Ordinarily, to receive compensation for a flight, a pilot (like a taxi driver) must have a commercial (pilot) license. “Compensation” includes any benefit received by the pilot for carrying a passenger, including help with paying for the direct operating costs of the trip, and profit is not a requirement. [See “The Consequences of Compensation,” December/January 2016, available at bjtonline.com.—Ed.] However, an FAA regulatory exception allows private pilots (pilots without a commercial license) to receive reimbursements from passengers for a pro-rata share of the operating expenses (fuel and airport and rental fees) for a flight if there is a “common purpose” for their travel. Basically, the FAA says that if my Aunt Gertrude and I are both going from Chicago to St. Louis to see the Cardinals play on Sunday, as a private pilot I can give Gertrude a ride in exchange for her paying for half the fuel.
What’s the difference between Aunt Gertrude and a Flytenow member? Well, since I know Aunt Gertrude, we arrange to get together for the flight as a private matter. I didn’t use a billboard on Lake Shore Drive to advertise that space would be available in my airplane for a fight to St. Louis. She’s a rabid Cardinals fan, so I simply asked her whether she wanted to go to the game.
The difference is captured by the concept of “common carriage,” a term that isn’t defined by statute and is left for the FAA to interpret. Thirty years ago, the FAA attempted to dispel confusion about common carriage by issuing an Advisory Circular, the agency’s way of dispensing advice about how to comply with its requirements. The Advisory Circular (AC No. 120–12A) identified four elements of the concept: “(1) a holding out of a willingness to (2) transport persons or property (3) from place to place (4) for compensation.

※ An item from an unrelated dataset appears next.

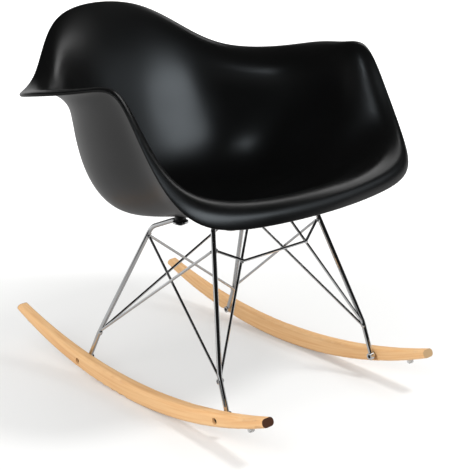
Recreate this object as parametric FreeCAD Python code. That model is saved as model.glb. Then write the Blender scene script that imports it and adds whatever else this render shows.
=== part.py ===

This statement is curious not only for its failure to mention aviation but for including the third element, which is essentially irrelevant. If I offer helicopter tours of the Grand Canyon, I can’t say I don’t engage in common carriage just because I take off and land at the same place. The FAA could argue that the tour goes from place to place around the Canyon, but that idea is already covered in the second element, which refers to the “transport” of persons or property.
These conundrums aside, if I engage in common carriage, I must have an “air carrier” certificate issued by the FAA. This certificate entitles me not only to receive compensation for transporting persons or property but to hold out a willingness to do so. This is the main stumbling block that Flytenow faced.
The company did try to play by the rules. First, the pilot posted a planned trip on the website, but only club members had access and the pilot retained discretion as to whether to accept a passenger or not. Presumably, that was supposed to militate against the pilot evincing a willingness to carry anyone—unlike a taxi driver cruising in an empty cab. The description of members as “general aviation enthusiasts” implied that they were more interested in flying in private airplanes than in trying to get from one place to another. Further, the pilot would apparently be charging only for a pro-rata share of operating expenses, as permitted by the private-pilot exception, and there was no indication of an ability to earn a profit.
Thus, Flytenow’s operators may have had high hopes when they requested an interpretation from the FAA in 2015 that their web-based service complied with the agency’s requirements. If so, they were sorely disappointed: in an August 2015 legal interpretation, the FAA concluded that pilots sharing rides through Flytenow were engaged in common carriage.
True, not just anyone could propose going on a flight; you had to be a Flytenow member. But being contacted by someone you don’t know who is a member of an organization with potentially millions of members isn’t like having a chat with Aunt Gertrude. As the FAA pointed out in the Advisory Circular, “The number of contracts must not be too great, otherwise it implies a willingness to make a contract with anybody.
In other words, the FAA viewed a pilot’s posting of a trip on Flytenow as a holding out of a willingness to transport persons. Of more substantive concern is that, by signing on to travel with pilots they don’t know, Flytenow members would have little ability to assess the pilots’ competence. Aunt Gertrude knows I’m not a habitual drunkard violating my parole by flying to St. Louis, but Flytenow members may know nothing about its pilots. And unlike charter or airline passengers, they’re not being transported by an FAA-certified air carrier flown by commercial pilots in accordance with FAA charter operating rules.
Flytenow countered by suing the FAA, arguing that its interpretation was arbitrary and capricious and inconsistent with applicable law. The U.S. Court of Appeals for the D.C. Circuit, however, sided with the FAA, which shut down Flytenow almost immediately thereafter. A competing service called AirPooler suffered a similar fate.
As Flytenow mulls a possible appeal of the court decision, Congressman Mark Sanford (R-South Carolina) seeks to amend the 2016 FAA reauthorization act to require the FAA to issue new regulations to facilitate operation of flight-sharing websites such as Flytenow. He should expect no help from the FAA.
Jeff Wieand is a senior vice president at Boston JetSearch and a member of the National Business Aviation Association’s Tax Committee.